▸ **What the exercise asks**
Provide the data again in its entirety, exactly as given.

___ Material provided

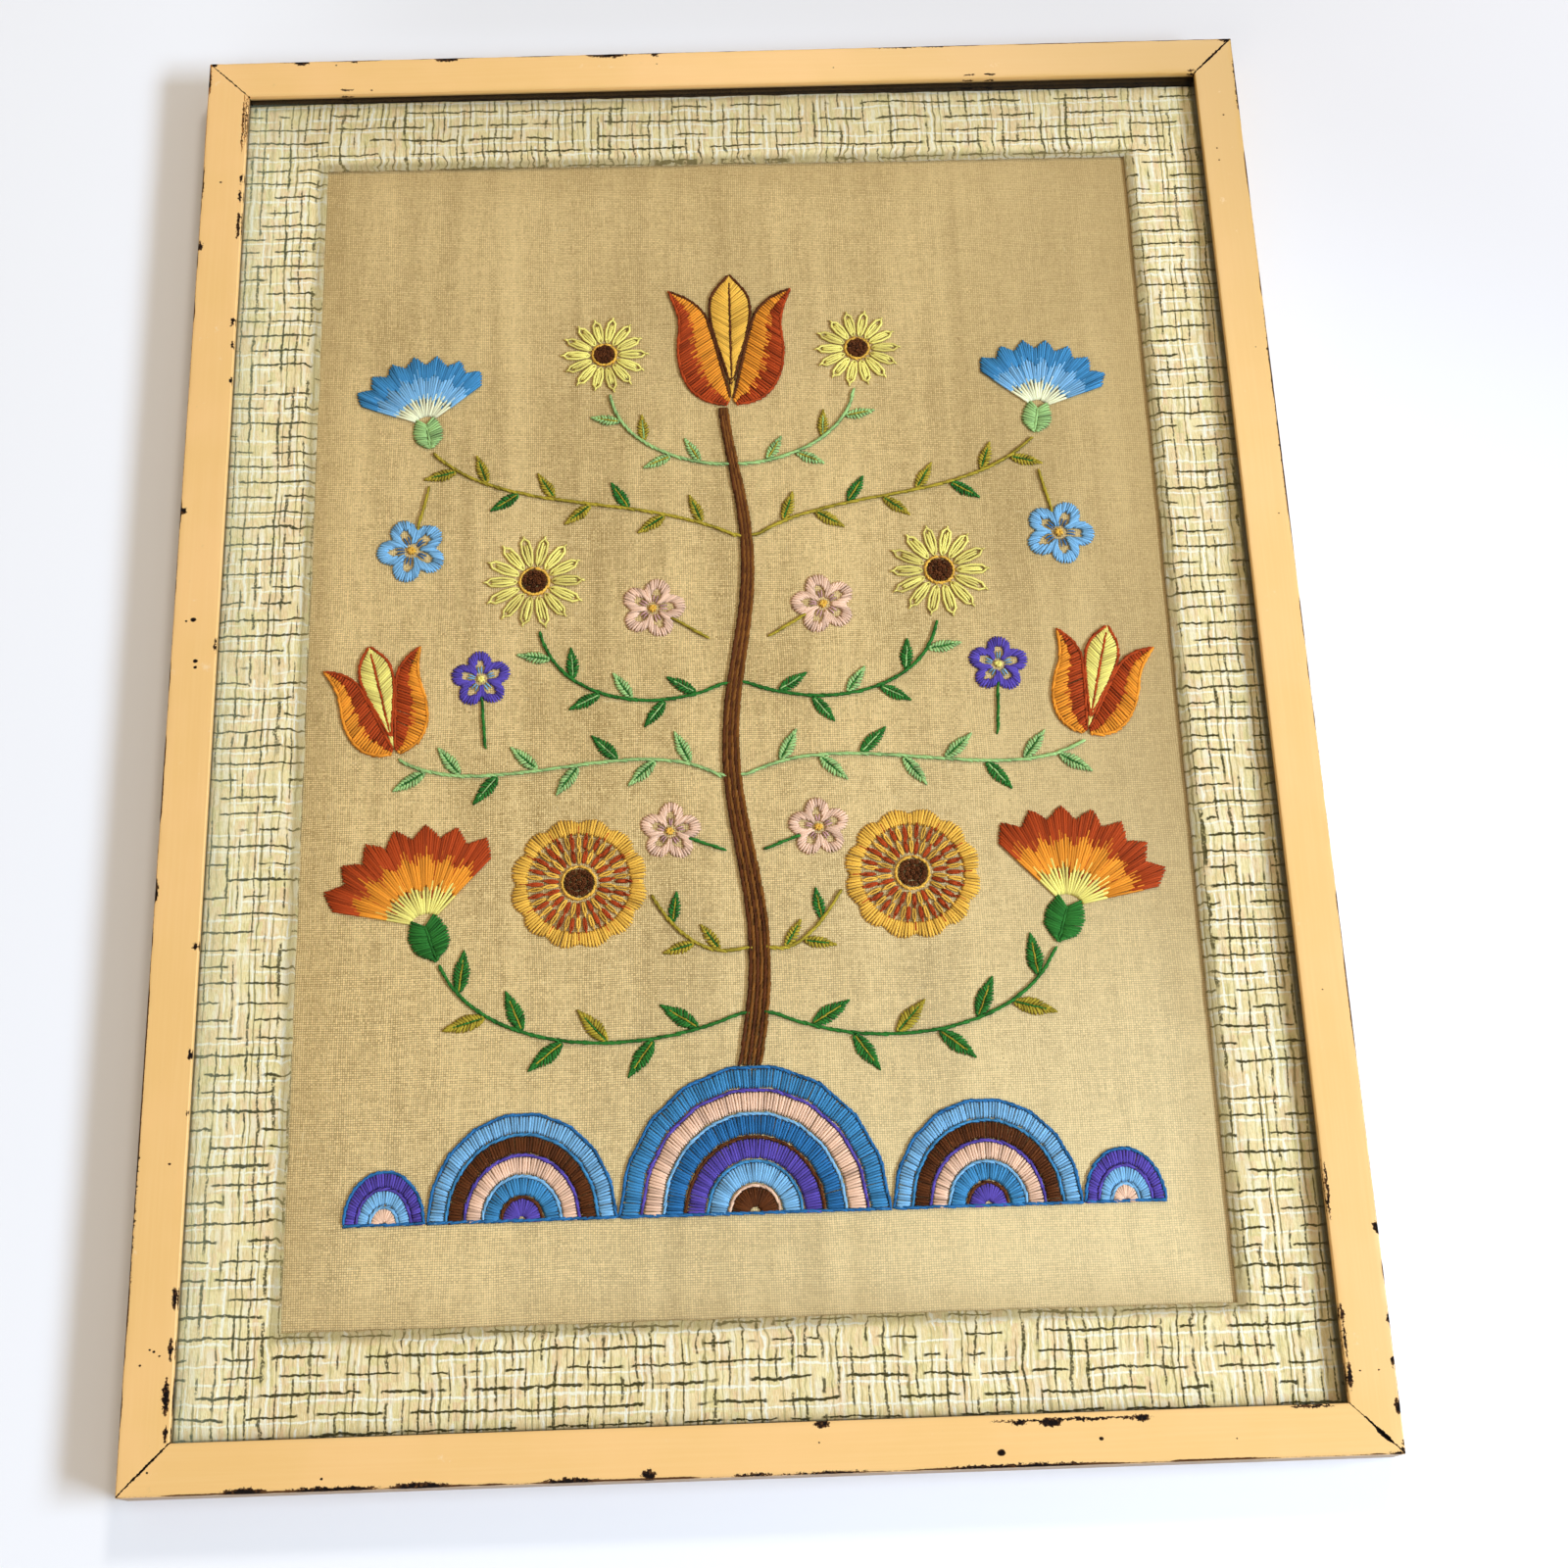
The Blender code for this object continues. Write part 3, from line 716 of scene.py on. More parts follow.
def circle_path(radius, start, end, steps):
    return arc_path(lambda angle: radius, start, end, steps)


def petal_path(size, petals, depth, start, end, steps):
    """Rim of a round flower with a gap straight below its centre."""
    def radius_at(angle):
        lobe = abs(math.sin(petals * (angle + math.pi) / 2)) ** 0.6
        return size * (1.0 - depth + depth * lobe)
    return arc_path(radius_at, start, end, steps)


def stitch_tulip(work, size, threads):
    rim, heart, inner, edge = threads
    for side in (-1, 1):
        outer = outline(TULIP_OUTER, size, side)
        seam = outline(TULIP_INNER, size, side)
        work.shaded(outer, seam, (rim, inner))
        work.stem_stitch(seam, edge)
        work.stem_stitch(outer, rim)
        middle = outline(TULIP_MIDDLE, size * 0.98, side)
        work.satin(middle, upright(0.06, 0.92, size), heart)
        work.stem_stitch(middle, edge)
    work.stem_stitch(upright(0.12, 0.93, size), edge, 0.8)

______

▸ **Solution for this exercise**
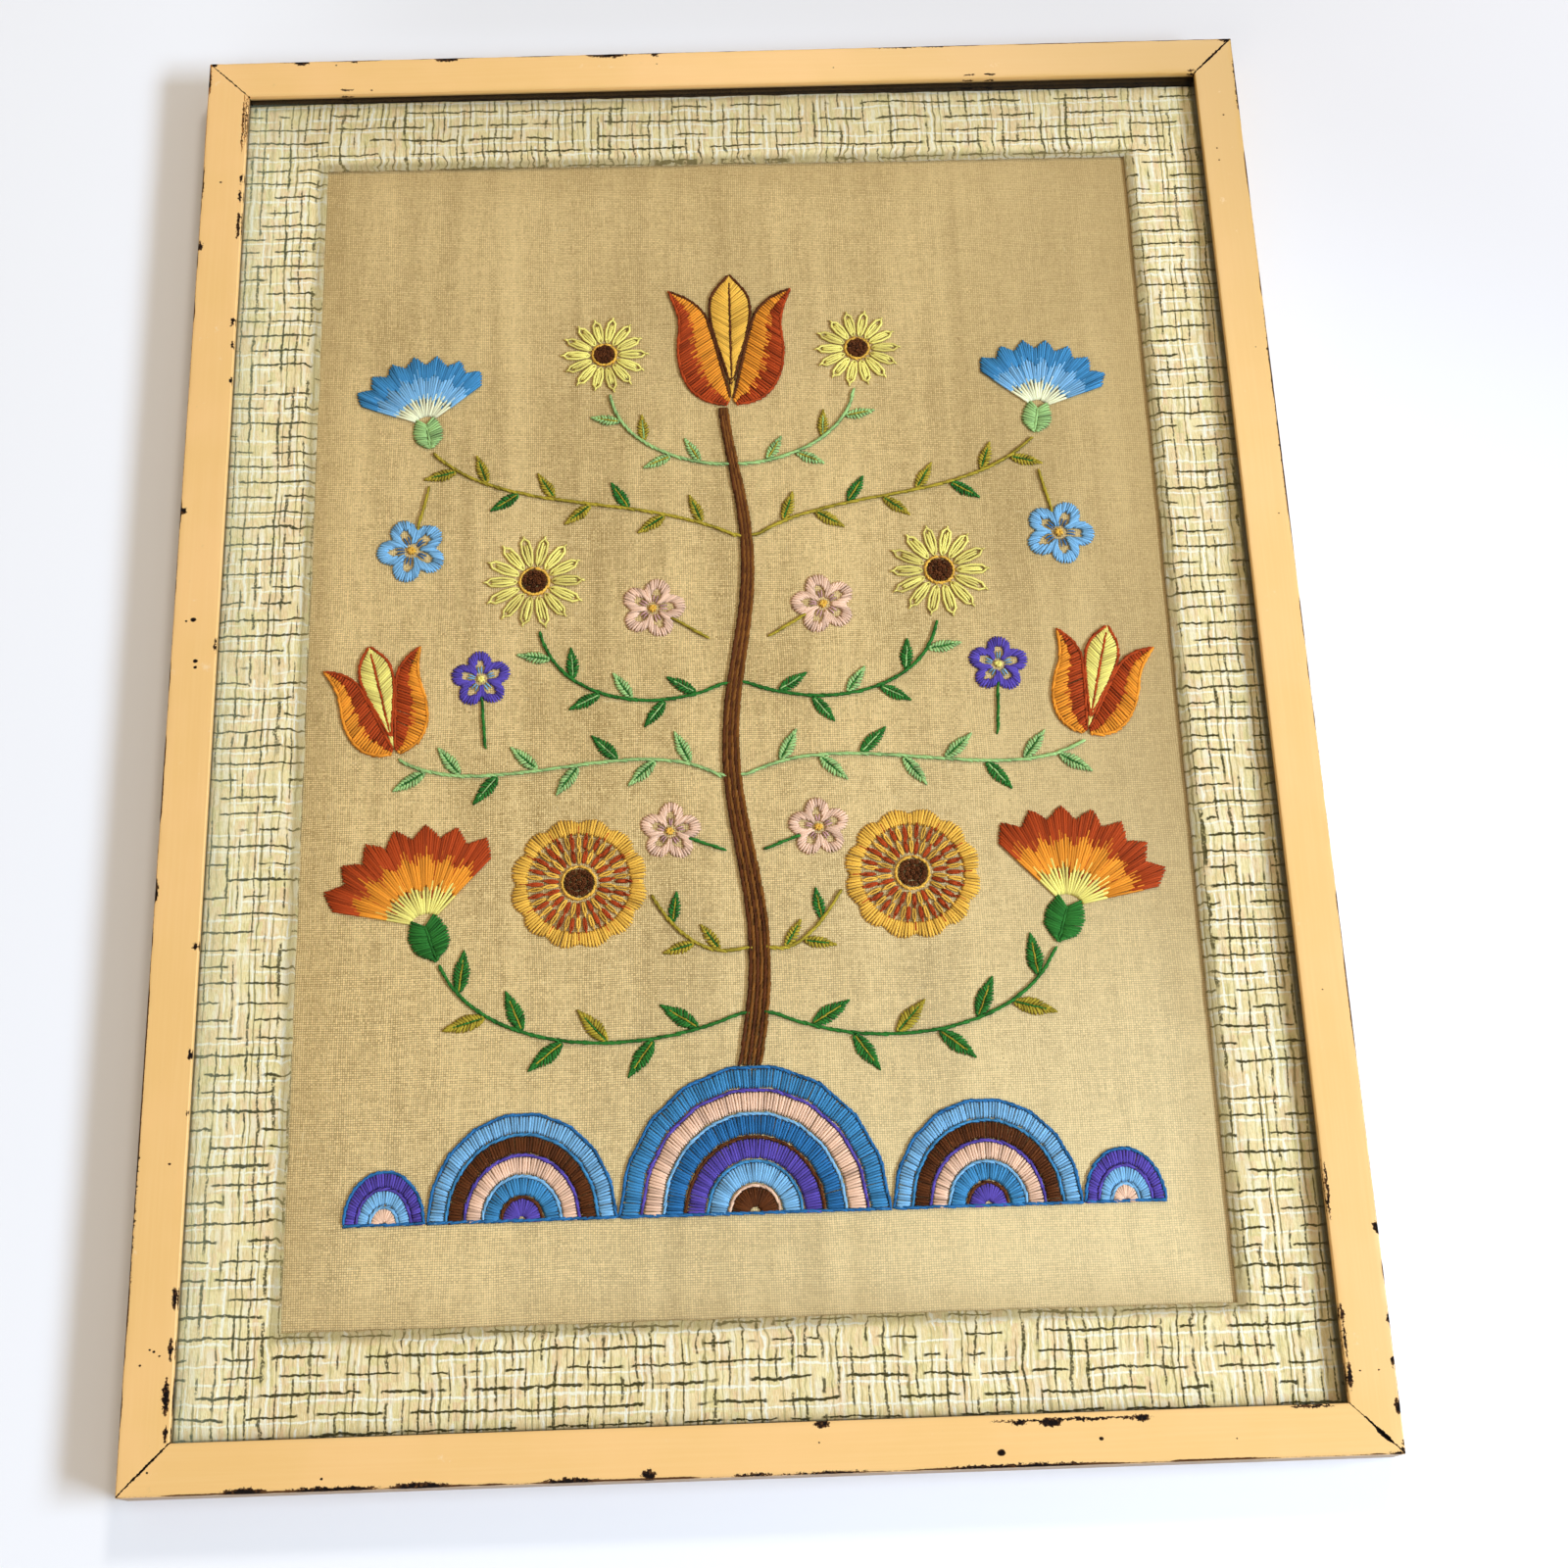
The Blender code for this object continues. Write part 3, from line 716 of scene.py on. More parts follow.
def circle_path(radius, start, end, steps):
    return arc_path(lambda angle: radius, start, end, steps)


def petal_path(size, petals, depth, start, end, steps):
    """Rim of a round flower with a gap straight below its centre."""
    def radius_at(angle):
        lobe = abs(math.sin(petals * (angle + math.pi) / 2)) ** 0.6
        return size * (1.0 - depth + depth * lobe)
    return arc_path(radius_at, start, end, steps)


def stitch_tulip(work, size, threads):
    rim, heart, inner, edge = threads
    for side in (-1, 1):
        outer = outline(TULIP_OUTER, size, side)
        seam = outline(TULIP_INNER, size, side)
        work.shaded(outer, seam, (rim, inner))
        work.stem_stitch(seam, edge)
        work.stem_stitch(outer, rim)
        middle = outline(TULIP_MIDDLE, size * 0.98, side)
        work.satin(middle, upright(0.06, 0.92, size), heart)
        work.stem_stitch(middle, edge)
    work.stem_stitch(upright(0.12, 0.93, size), edge, 0.8)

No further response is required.